School Safety – Part II – School Bus and School Building Safety

In the first part of this three-part series, we discussed bullying and school violence.   In this article, we’ll delve into the safety issues related to school bus safety and unsafe school buildings.

School Buses

While watching a bunch of kids climbing onto a big yellow bus is certainly cute, the school buses used in school districts around the country do pose hazards to your children that you should be aware of.

Many school buses run on diesel so they emit toxic emissions. These toxic emissions can cause and exacerbate many health conditions in children such as asthma.  Most busses do not have the safety features that are required in family automobiles and other vehicles such as seat belts. 

Aging Buildings

An overwhelming number of school buildings are in disrepair.   This is particularly true in rural and urban areas with a lower-income population.  Students attend school in aging buildings that have foundation issues, cracked or broken windows, plumbing problems, and roof leaks.   Unfortunately you see this affecting the same population of students that are not getting the same quality of education – rural and disadvantaged students. 

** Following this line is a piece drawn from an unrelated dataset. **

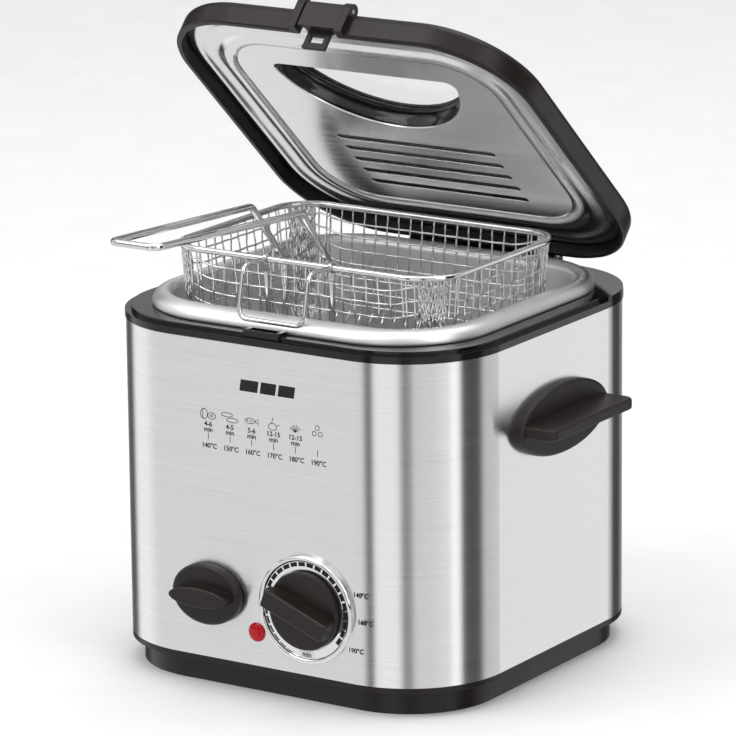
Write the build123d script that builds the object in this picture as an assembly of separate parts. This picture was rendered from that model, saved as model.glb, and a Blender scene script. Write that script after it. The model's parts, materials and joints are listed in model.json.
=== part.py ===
"""Small household deep fryer with its lid open and its frying basket raised on the drain hook.

Millimetres, +Z up, front of the fryer towards -Y, origin on the floor under the middle of the housing.
Lid pieces are drawn closed and then swung open about the lid hinge.
"""
from build123d import *
import os

# ---------------------------------------------------------------- driving dimensions
body_w, body_d, body_r = 210.0, 208.0, 52.0
base_top = 15.0
shell_top = 179.5
sheet = 0.8
inset = 6.0
deck_top = 183.5
lip_top = 181.5
front_y = -body_d / 2

pot_y = -1.0
pot_top = 190.6
pot_mouth = (167.0, 159.4, 32.4)
pot_floor_outline = (158.0, 150.4, 28.0)
pot_floor = 83.0
pot_wall = 1.5
flange_outline = (188.3, 188.1, 50.0)

hinge_y, hinge_z = 105.4, 188.0
lid_open_angle = 42.33
lid_outline = (206.0, 202.6, 48.2)
lid_y = -0.4
lid_edge = 184.0
lid_rim_top = 197.5
lid_crown = 204.0
lid_wall = 3.0
pan_face = 190.4

window_half_w, window_depth, window_chord_y = 54.0, 50.0, -55.0
slot_count, slot_pitch, slot_len, slot_h, slot_first_y = 5, 10.8, 94.6, 4.0, 12.6

basket_w, basket_d, basket_r = 160.0, 118.0, 20.0
basket_y = -9.0
rim_z = 212.5
rim_wire = 1.6
basket_floor = 152.5
basket_lean = 5.0
mesh_sheet = 0.9
mesh_pitch = 14.0
mesh_hole = 12.4
hook_x = 19.2
hook_wire = 1.25
handle_wire = 1.75

dial_x, dial_z = 26.5, 49.0
switch_x, switch_z = -31.5, 48.5
lamp_x, lamp_z = -3.8, 32.4

grip_y, grip_z = 3.0, 133.2

parts = {}


# ---------------------------------------------------------------- helpers
def slab(outline, bottom, top, y=0.0):
    """Rounded rectangle (width, depth, corner radius) with vertical walls."""
    return extrude(Pos(0, y, bottom) * RectangleRounded(*outline), top - bottom)


def tapered(low, bottom, high, top, y=0.0):
    """Rounded rectangle that changes outline between two heights."""
    return loft([Pos(0, y, bottom) * RectangleRounded(*low), Pos(0, y, top) * RectangleRounded(*high)])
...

Students in many districts deal with extreme temperatures because of faulty heating and cooling systems or the lack thereof.

Students must sit through class in very cold temperatures as aging boilers do not provide adequate heat during the coldest winter months.  They also sit through classes in very hot temperatures during late summer because the school buildings lack air conditioning.

Many school buildings are have poor ventilation systems.   Poor ventilation can lead to diminished indoor air quality including higher levels of airborne particulates and carbon dioxide. It can increase the chances of catching communicable diseases cause by airborne viruses and bacteria.

Drinking Water

Drinking water has become a huge topic of interest in recent years as more districts are discovering how unsafe their water is.  Many schools have drinking water with high amounts of heavy metals like lead and copper, while others have toxic levels of PFAS.


Many outdated school buildings make security a large problem. From having dark, secluded hallways, with limited to no visibility to having entrances that make it difficult to keep unwanted visitors out, older buildings make it next to impossible to keep children safe.  While they can be retrofitted with modern security features, many districts simply can’t afford to do it.   These districts tend to be those in rural and disadvantaged areas. 

The goal of the current administration is to address many of these safety and security issues.   Recent legislation under the Biden administration is directing new funding to help solve this crisis.  It remains to be seen if the money is actually allocated to the school districts that need it most and that it is used for the intended purpose of protecting students by updating the infrastructure that is the foundation of brick and mortar schools.